Sneering elites wrong to misjudge Hillsong
In the mid-2000s, I recall having a frosty disagreement in the newsroom with a group of reporters who were proposing my then-newspaper conduct a special investigation into the operations of Hillsong, the hugely popular evangelical church that was planning to hold a mass convention at Sydney's Olympic Park.
Outside of a Papal visit, it is hard to imagine any denomination in Australia that would need to hire as vast a venue as the site of the 2000 Olympics to accommodate its throng.
Anyway, in planning content for our newspaper, it was put to me as chief-of-staff that there was something suspect and possibly even sinister about the fact that all these so-called holy-rollers planned to gather for this mass conference, and that it would be worth mounting an undercover operation to infiltrate these mysterious Hillsongers and found out what made them tick.
The thing that struck me as weirdly misplaced about this proposal was that it came at the same time as our newspaper had established a link between a group of hardcore radicals from a Sydney Islamic prayer group who, through their local bookstore, were selling DVDs of the attacks on the Twin Towers and other atrocities committed in the name of al-Qaeda.

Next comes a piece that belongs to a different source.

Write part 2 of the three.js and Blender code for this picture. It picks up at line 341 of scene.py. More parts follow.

I suggested to the reporters that if they wanted to mount an undercover operation against any particular religious group, this deranged clique might be a more newsworthy place to start, given that as far as I could tell, Hillsong did not appear to be planning on launching its own armed wing or mounting direct attacks on people who didn't share its belief system.
Rather, the church seemed to be attracting the exact same kind of people who bought our newspaper - hardworking suburban folks who believed in the family unit, the rule of law and wanted a safe and happy future for their children.

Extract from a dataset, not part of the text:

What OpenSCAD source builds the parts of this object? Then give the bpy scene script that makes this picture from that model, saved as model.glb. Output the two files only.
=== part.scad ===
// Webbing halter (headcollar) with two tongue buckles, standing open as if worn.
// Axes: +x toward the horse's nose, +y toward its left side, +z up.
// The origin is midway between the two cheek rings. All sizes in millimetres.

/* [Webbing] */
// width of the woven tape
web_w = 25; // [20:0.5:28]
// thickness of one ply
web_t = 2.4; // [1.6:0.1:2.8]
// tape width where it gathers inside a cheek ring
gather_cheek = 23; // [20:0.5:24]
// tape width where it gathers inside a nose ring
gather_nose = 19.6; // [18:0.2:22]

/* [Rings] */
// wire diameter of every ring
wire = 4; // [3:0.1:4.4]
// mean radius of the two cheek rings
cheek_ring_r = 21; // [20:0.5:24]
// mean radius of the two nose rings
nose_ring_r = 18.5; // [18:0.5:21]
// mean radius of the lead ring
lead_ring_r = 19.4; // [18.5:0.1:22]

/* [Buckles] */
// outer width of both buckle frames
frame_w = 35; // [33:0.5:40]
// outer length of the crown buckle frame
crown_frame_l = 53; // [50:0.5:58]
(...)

It struck me as a pretty bad way to sell newspapers, treating their big national conference as worthy of some covert Woodward and Bernstein-style investigation to expose them for what they apparently really are.
Just to be clear, I am about as far away from being a born-again Christian as it's possible to be.
I don't believe in God, which rules me out for starters, and if you ever found me with my eyes shut on a Sunday morning waving one arm in the air, I would not be speaking in tongues but signalling for Beroccas after a particularly big Saturday.
But having said that, I struggle to comprehend the level of derision that the Pentecostal churches continue to attract from liberal secularists, who regard their brand of Christianity as being ripe for the most blatant brand of ridicule.
The most famous evangelical Christian in Australia right now is, of course, Prime Minister Scott Morrison, the first leader our nation has ever had who adheres to this brand of modern Christianity.
In this year's election campaign, Morrison let the cameras in on a day of worship at his Pentecostal Horizon Church in Sydney's south and was filmed and photographed in tongue-speaking mode, eyes closed and hands in the air.
As I said, not being a born-again Christian, this is a form of behaviour with which I am unfamiliar.
But it strikes me as no more or less unusual than having a wafer placed on your tongue, or lighting a stick of incense and chanting, or facing towards Mecca, or any of the other rituals and routines that are associated with prayer across the theological divide.
Yet it does seem to be unique, in that if you do go down the tongue-speaking path, you will be casually slapped with labels such as born-again, happy-clapper - the type of insults that could get you hauled up before the Discrimination Commissioner if you levelled them at people of other faiths.
Morrison's candour and comfort with his faith attracted a wave of scrutiny from the mainstream media, and a continuing barrage of ridicule across social media from all the trendies who hate the bloke.
I heard sensible people discussing his decision to be photographed that day as a tactical mistake.
This has had the net effect of doing him a tremendous political favour.
Perhaps on account of living so close to the CBD, it has been lost on the inner-city Morrison haters that churches of the kind the Prime Minister attends are the fastest-growing in the land, and predominantly found in suburban and outer-suburban areas, in the kind of electorates political parties must win to form governments.
As someone who is ultimately in the business of winning seats, Morrison's preparedness to go public with his brand of faith, to treat it as normal and unremarkable, is something that will resonate very favourably with those voters who share that faith, or have plenty of friends and neighbours in the suburbs who share it.
The reality is that when many Australians say they are going to church, they simply mean going to places such as Hillsong, or churches such as The Edge.
That's where you get a bit of rock 'n' roll thrown in with your dose of gospel and the guy giving the sermon is wearing jeans and a polo shirt, rather than the dusty old institutions where the priests are frocked up and pontificating in impenetrable language that is far removed from the day-to-day.
We do not want to go down the American path of electing leaders who have God on their side, or where elections become a bidding war as to who is the holiest but there is nothing I have seen to indicate Morrison is doing that.
He is simply being honest about who he is.
His detractors would do well not to bag these churches but to get along to one just for one day, as they might learn that the people who go are actually normal, and deserve the same kind of respect and representation as any other group.